First, the nature of beauty. Think of the last time you saw a beautiful sunset or a night sky full of stars. Think of when you last heard a beautiful piece of music that moved you. Think of when you last saw beauty in another human being. Notice what happens when the soul meets beauty: it rejoices and delights in it because it immediately recognises something of God for which our souls are made.
Another feature of beauty is that we do not absorb it, rather beauty absorbs us. We do not possess it, beauty possess us. Beauty lifts us out of ourselves and makes us look forward. Even if we are suffering, beauty has the power to help us look beyond pain to hope and to joy in the future.
So where then is beauty to be found? Where can our souls find it to feed on it? A few suggestions. Behold and contemplate the beauty of creation. Don’t just look at it and look away again but behold it, look into it. Because when we do, we behold what God has made, we see the shapes of things, their colours and how they all unite together. We see the loveliness that shines through what God has made in a way that makes us wonder: ‘Who made all this? Who is responsible for this beauty?’. For when we see beauty in creation, we come to delight in it. By delighting in it we come to love it and loving it we come to worship the author and source of all beauty who is God.
Another place to see beauty is in one another, in the human person. Here I am not talking about popular beauty of glossy magazines and so on but the beauty of soul which is far more important. On the day we were baptised, God placed in all of us his own presence and his own beauty. He promised us that He would never take away the gift of his own beauty that He placed in us. Like diamonds that become dirty or buried in mud, so too can our beauty become hidden in the dirt of sin that obscures it. But it is always there. We hear much today about cyber-bullying and the tragedy of people who are bullied. To bully someone is not just a sin, it is terribly ugly which is the opposite of beauty. Bullies also tell their victims lies: ‘you are ugly, you are worthless, you are less than others’. This of course is totally untrue. There is beauty in everyone, and even if it remains hidden, it is there.
Jesus Christ came to restore the beauty within each of us and in our world. He came down to immerse himself in the mud to lift the diamond of our beauty out of that mud. But in order to do this, he himself had to immerse himself in the mud and the dirt and by doing so, ended up on a cross. He absorbed all the ugliness of the world on to himself so that we might receive our beauty back. For as we hear in the first reading on Good Friday: ‘Without beauty, without majesty we saw him. A thing despised and rejected by men’ (Is. 53:2). This was the same man who only a few weeks previously in our Gospel today, whose ‘face shone light the sun and whose clothes became as white as light’.
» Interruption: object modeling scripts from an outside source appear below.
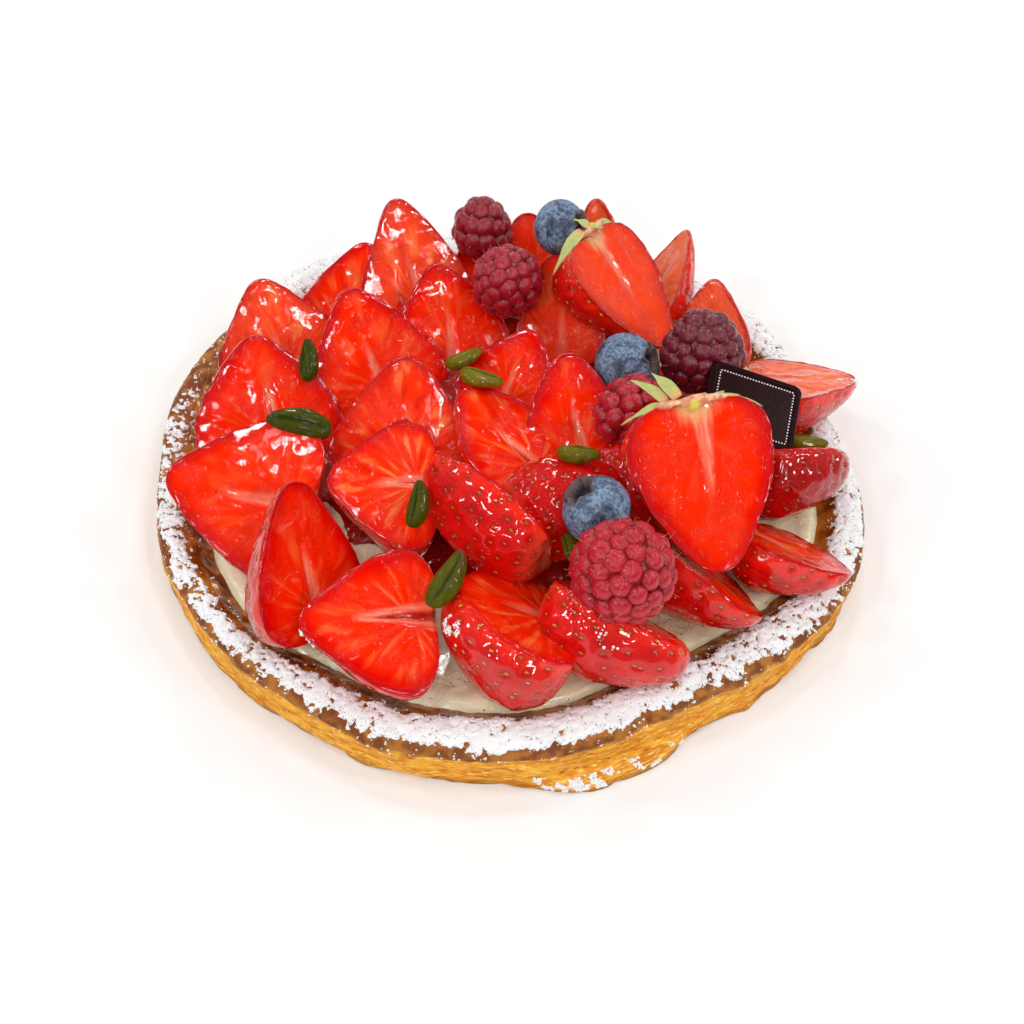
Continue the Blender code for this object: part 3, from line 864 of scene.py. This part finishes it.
def make_collars():
    ball = ball_mesh(24, 36)
    frames = []
    for middle, facing, half_width, half_depth in COLLARS:
        turned = lying(unit(facing), np.cross(unit(facing), (0, 0, 1)))
        frames.append((middle, turned @ np.diag([half_width, half_depth, COLLAR_THICKNESS / 2])))
    points, faces = many(ball, frames)
    points = points + 0.7 * lumps(points, 1.5, 71)[:, None] * (0.3, 0.5, 1)
    material = new_finish("calyx_collar", roughness=0.4, subsurface_weight=0.2, subsurface_scale=0.001)
    torn = step_up(mottle(1.6, 3, 0.6), 0.38, 0.66)
    feed(base_color=blended(torn, (222, 134, 102), (246, 206, 156)), normal=bumped(mottle(0.8, 2), 0.3))
    add_piece("strawberry_collars", points, faces, material, "strawberry_flesh")
    stub = np.diag([1, 0.8, 1.2])
    points, faces = many(ball, [(middle, stub * size) for middle, size in STEM_STUBS])
    points = points + 0.25 * lumps(points, 1, 72)[:, None]
    material = new_finish("stem_stub", roughness=0.45)
    feed(base_color=blended(mottle(1), (206, 176, 30), (240, 222, 110)))
    add_piece("strawberry_stubs", points, faces, material, "strawberry_flesh")


make_leaves()
make_collars()

# --------------------------------------
# The raspberries: whole, stood on their hulled ends or lying. Each is a cup of round drupelets
# with a velvet bloom, and a fine hair, the dried style, stands on many of them.
# --------------------------------------
# Middle (x, y, z), heading of the tip, lean of the tip, length, width, and how dark it is
RASPBERRIES = [
    (24, -58, 38, 200, 55, 21.5, 22, 0), (27, -10, 36, 200, 10, 18, 18.5, 0.1),
    (45, 12, 38, 100, 65, 21, 20.5, 1), (-5, 34, 38, 250, 40, 19, 18.5, 0.35),
    (-13, 59, 36, 80, 75, 17, 16.5, 0.6),
]
DRUPELET_SPACING = 4.05
RASPBERRY_TAPER = 0.18
HAIRED = 0.75  # how many of the drupelets have a hair, as a share
HAIR_STATIONS = 5
HAIR_SIDES = 4
HAIR_WIDTH = 0.09
hair_roots = []  # the root, direction and length of every hair


def make_raspberry_finish():
    material = new_finish("raspberry_skin", specular_ior_level=0.5, subsurface_weight=0.25,
                          subsurface_scale=0.0015, sheen_weight=0.1, sheen_roughness=0.35,
                          sheen_tint=paint(255, 170, 175))
    bright = blended(mottle(2.5, 2), (158, 0, 18), (206, 28, 48))
    deep = blended(mottle(2.5, 2), (84, 8, 26), (128, 28, 48))
    # The bases of the drupelets, where they meet, are painted darker: painted shade in the seams between
    # them
    colour = painted(bright, (value_of("dark"), deep), (times(value_of("seam"), 0.7), (84, 0, 12)))
    feed(base_color=colour, roughness=scaled(mottle(1.2, 2), 0.24, 0.12),
         normal=bumped(mottle(0.5, 2), 0.06))
    return material


def make_raspberry(number, material, x, y, z, heading, lean, length, width, dark):
    chance = np.random.default_rng(300 + number)
    rotation = np.array(turned_to(heading, lean))
    ball, ball_faces = ball_mesh(8, 12)
    frames, seams = [], []
    rows = round(1.45 * length / DRUPELET_SPACING)
    drupelet = DRUPELET_SPACING / 2
    for row in range(rows):
        polar = math.pi * (0.02 + 0.93 * row / (rows - 1))
        swell = math.sin(polar) * (1 - RASPBERRY_TAPER * math.cos(polar))
        count = max(1, round(math.tau * swell * (width / 2 - drupelet * 0.6) / DRUPELET_SPACING))
        for step in range(count):
            around = math.tau * (step + 0.5 * (row % 2)) / count + chance.normal(0, 0.04)
            tilt = polar + chance.normal(0, 0.025)
            on_ball = ball_points([tilt], [around])[0]
            outward = unit(on_ball * (width / length, 1, 1))
            inset = drupelet * chance.uniform(0.78, 0.9)
            swell_here = 1 - RASPBERRY_TAPER * math.cos(tilt)
            half_width = swell_here * (width / 2 - inset)
            place = on_ball * (length / 2 - inset, half_width, half_width)
            size = drupelet * chance.uniform(1.08, 1.34)
            sizes = np.diag([chance.uniform(0.95, 1.1), chance.uniform(1.0, 1.15), 0.85]) * size
            turned = lying(outward, np.array([1.0, 0.02, 0.01])) @ sizes
            frames.append((rotation @ place + (x, y, z), rotation @ turned))
            if chance.uniform() < HAIRED:
                root = rotation @ (place + outward * size * 0.9) + (x, y, z)
                hair_roots.append((root, rotation @ outward, chance.uniform(0.7, 1.6)))
            # how far down towards the seam between drupelets a point lies, for their painted shade
            seams.append(np.clip(0.75 - ball[:, 2], 0, 1))
    core = ball * (length / 2 - 1.2, width / 2 - 1.4, width / 2 - 1.4) @ rotation.T + (x, y, z)
    points, faces = joined([many((ball, ball_faces), frames), (core, ball_faces)])
    values = {"dark": np.full(len(points), dark), "seam": np.concatenate([*seams, np.ones(len(core))])}
    add_piece(f"raspberry_whole_{number}", points, faces, material, "raspberry_skin",
              [f"raspberry_{number}"], values)


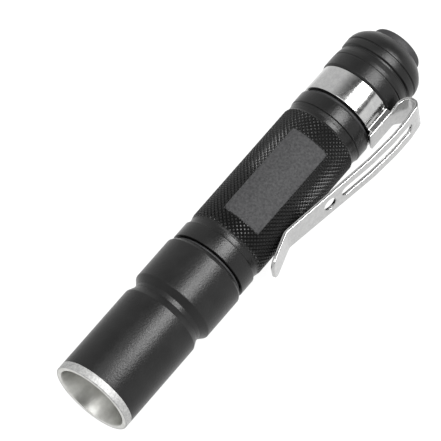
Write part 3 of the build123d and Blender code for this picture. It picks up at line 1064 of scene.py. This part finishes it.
# ------------------------------------------------------------------ studio
LAMP_DISTANCE = 0.5      # metres
LAMP_TARGET = Vector((0.040, 0, 0))


def paper(name, size, level):
    """Seamless white paper, lit a little from below so that shadows stay faint."""
    mesh = bpy.data.meshes.new(name)
    half = size / 2
    corners = [(-half, -half, 0), (half, -half, 0), (half, half, 0), (-half, half, 0)]
    mesh.from_pydata(corners, [], [(0, 1, 2, 3)])
    sheet = bpy.data.objects.new(name, mesh)
    sheet.location = (0, 0, level)
    bpy.context.scene.collection.objects.link(sheet)
    material, tree, shader = new_material("pale_paper")
    shader.inputs["Base Color"].default_value = (0.12, 0.12, 0.12, 1)
    shader.inputs["Roughness"].default_value = 0.9
    shader.inputs["Specular IOR Level"].default_value = 0.0
    shader.inputs["Emission Color"].default_value = (1, 1, 1, 1)
    shader.inputs["Emission Strength"].default_value = 0.97
    mesh.materials.append(material)
    return sheet


def surroundings(towards_key):
    """White walls all round, with the dark room behind the lamp left open."""
    world = bpy.data.worlds.new("studio")
    world.use_nodes = True
    tree = world.node_tree
    direction = add(tree, "ShaderNodeTexCoord").outputs["Generated"]
    facing = add(tree, "ShaderNodeVectorMath", operation="DOT_PRODUCT")
    facing.inputs[1].default_value = towards_key
    tree.links.new(direction, facing.inputs[0])
    light = ramp(tree, facing.outputs["Value"], 0.45, 0.88, 0.95, 0.06)
    tree.links.new(light, tree.nodes["Background"].inputs["Strength"])
    tree.nodes["Background"].inputs["Color"].default_value = (1, 1, 1, 1)
    bpy.context.scene.world = world


def soft_box(name, towards, width, length, power):
    """Lamp facing the middle of the flashlight, its length along the axis."""
    data = bpy.data.lights.new(name, "AREA")
    data.shape = "RECTANGLE"
    data.size = width
    data.size_y = length
    data.energy = power
    lamp = bpy.data.objects.new(name, data)
    bpy.context.scene.collection.objects.link(lamp)
    facing = towards.normalized()
    side = Vector((1, 0, 0)).cross(facing).normalized()
    length_axis = facing.cross(side)
    lamp.matrix_world = Matrix((side, length_axis, facing)).transposed().to_4x4()
    lamp.location = LAMP_TARGET + LAMP_DISTANCE * facing


def studio(right, up, back):
    """Pale floor, bright surroundings, a key lamp and a weak fill."""
    paper("floor", 4.0, cad_box[0].z)
    towards_key = (0.50 * right + 0.42 * up + 0.757 * back).normalized()
    surroundings(towards_key)
    soft_box("key", towards_key, width=0.26, length=0.30, power=4.1)
    towards_fill = -0.152 * right + 0.442 * up + 0.884 * back
    soft_box("fill", towards_fill, width=0.28, length=0.28, power=0.75)
    bpy.context.scene.view_settings.view_transform = "Standard"


right, up, back = place_camera()
dress_cad_nodes()
stand_for(tube_skin(), "tube", "body_tube", MATERIALS["knurled"])
stand_for(barrel_skin(), "head", "head_barrel")
stand_for(bezel_skin(), "head", "bezel_cup")
stand_for(cap_skin(), "cap", "tail_cap")
stand_for(button_skin(), "button", "boot_dome")
stand_for(ring_skin(), "clip_ring", "clip_ring")
stand_for(arm_skin(), "clip_arm", "clip_arm")
studio(right, up, back)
At the Transfiguration, Peter, James and John had the privilege of seeing Jesus’ beauty shine from him in all its splendour. It absorbed them into its light, so much so that Peter wanted to stay there forever and to make the moment last. Who could blame him? For at that moment, they saw in fullness what they had glimpsed in his company: the beauty of his goodness, the beauty of his love, the beauty of truth, the beauty of forgiveness, the beauty of his mercy. In sum, they saw the overwhelming and blinding beauty of God. However, it was a beauty that did not stand alone. Like the beauty of a bright star against a dark sky, Jesus’ beauty shone out from the darkness of nails, blood, betrayal, ugliness and murder. It is the story of what happens when the most beautiful thing, which is perfect love, enters into our world and absorbs ugliness onto himself in order to give beauty back.
We have never seen anything more beautiful than the life of Jesus Christ. Everything that is beautiful in this world, in creation or in people, was made through him, leads to him and leads us to worship him. How could our response to such beauty ever be boring or lukewarm?
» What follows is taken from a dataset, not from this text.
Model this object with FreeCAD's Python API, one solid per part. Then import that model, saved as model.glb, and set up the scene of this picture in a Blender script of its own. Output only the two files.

I conclude with the words of Leon Bloy who once said that the only real failure in this life is not to become saint. Saints are beautiful because they shine with the same light and beauty of God. Real saints are not those who do the most good ,but those who realise they are sinners who have received the beauty of God’s grace and holiness. And because they know this, they let that beauty shine from them. This is the beauty of Christ that saves them and helps saves the world.
Lent is a time to rediscover the importance of beauty, to let Christ clean the mud off our diamonds so that they can sparkle again. Turn away from the ugliness of sin. Love beauty, seek it, desire it. Behold it in creation, in others and in yourself. See the beauty in Christ whose life shines with the beauty that saves us and that leads us to our final home.
With our final home in mind, I finish with a prayer that is taken from the entrance procession for funerals when the remains are being received into the Church. For the deceased person, the priest prays on behalf of the community:
‘May you ever behold your redeemer face to face and ever stand before him enraptured by the beauty of Truth itself and, placed in the ranks of the blessed, may you delight in the vision of God for ever and ever. Amen.’